When one banner is enough, and when it is not
There is a tendency to ask one banner to do everything. Sometimes that is fine. For a reception area, a school open evening or a small networking event, one clear display may be all you need.
At a larger exhibition, it often makes more sense to split the message. One banner can establish who you are. Another can focus on a service line, sector specialism or key product group. This is especially useful if your organisation serves more than one audience. Trying to speak to construction buyers, healthcare teams and education customers on one panel usually creates clutter rather than clarity.
The same principle applies to campaigns. If the event has a specific goal, such as recruitment, product launch or lead generation, the banner should reflect that purpose instead of acting as a generic company poster.
A practical buying approach saves time later
The most efficient banner orders tend to start with a few clear questions. Where will it be used, how often will it travel, what message needs to land first, and what artwork is actually available in print-ready format? Once those points are clear, the specification becomes easier.
For UK organisations buying under time pressure, straightforward advice is usually more useful than endless options. You need to know whether the artwork will print cleanly, whether the hardware suits repeat use, and whether the order can be produced and delivered within the event timeline.

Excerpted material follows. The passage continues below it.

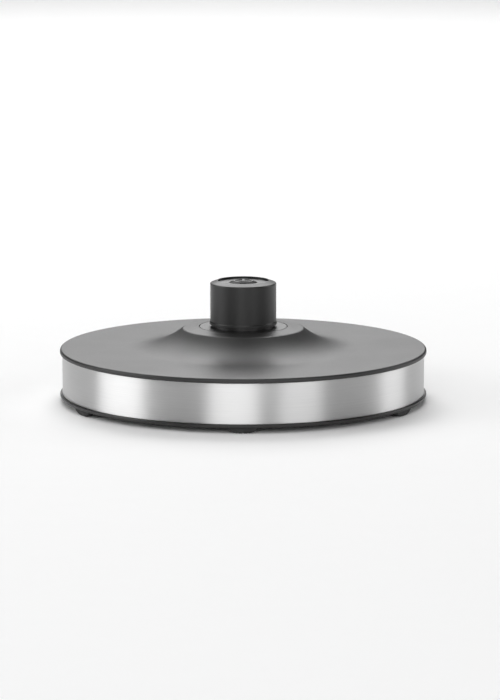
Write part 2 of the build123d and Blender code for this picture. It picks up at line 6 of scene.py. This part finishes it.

That is the real value in working with an experienced print and branding supplier.
If you are already ordering branded clothing, display items or wider event materials, it also makes sense to keep presentation consistent across the full setup. At Vivid Promotion, that joined-up approach matters because event branding does not stop at the banner stand.
A well-printed banner will not rescue a poor event plan, but it will make your stand easier to spot, easier to understand and easier to trust. For most exhibitors, that is exactly what it needs to do.